In time, he did find some bonding in the Army, but he has mostly been left to find that experience in the challenge of making films _ and in the kinds of films he makes. "Men Facing Danger" is another thread in his films, but for Stone, it is simply a matter of loving action movies.

"I love vikings and stuff like that, where the adrenaline rush is there for the kids. I love that. I love it when a movie pours off the screen and you become a participant. That's a movie! When I was a kid, you saw the stagecoach and the Indians, and you want to live it!

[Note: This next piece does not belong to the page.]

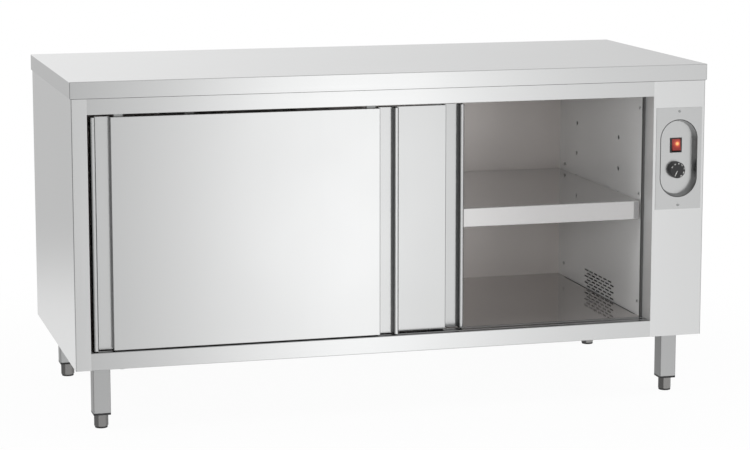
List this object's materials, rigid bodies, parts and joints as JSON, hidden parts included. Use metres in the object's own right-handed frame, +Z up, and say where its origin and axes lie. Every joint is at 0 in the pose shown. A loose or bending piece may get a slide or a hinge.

"The critics seem to want to make these remote, impersonal, objective, studied, weighing, criticizing _ It's just not the right way to approach a movie. Passion fuels a movie, and it has to fuel it over the course of one year or more. That means you're not going to lightly commit to something you don't believe in."

In the end, Stone himself ties his films together with one thread: "Who is Oliver Stone?" he says simply. "The culmination of my career will be when I, no holds barred, warts and all, show myself as I am."

"Critics, for some reason, and this is totally bizarre to me, I've always felt that I get hard reviews. Harder than normal. They rip me a few times before they say anything nice. But the point is that they see me in everything."

"So if they're that interested in me personally, which is perhaps motivating some of this personalized criticism I'm getting, as opposed to other directors, why shouldn't I do a picture about myself? Go in the lion's mouth. Do something like (Fellini's) 8 1/2 now. I'm at the age when I'm wise enough to do that.

He muses aloud for a moment on who might play him, and the risks of such a film. "Those who don't like me, no matter what I do, would say it's too egotistical."

In the end, though, he declares that "I've got to do it." If it happens, look for that film to be passionate, outrageous and controversial - a typical Oliver Stone film.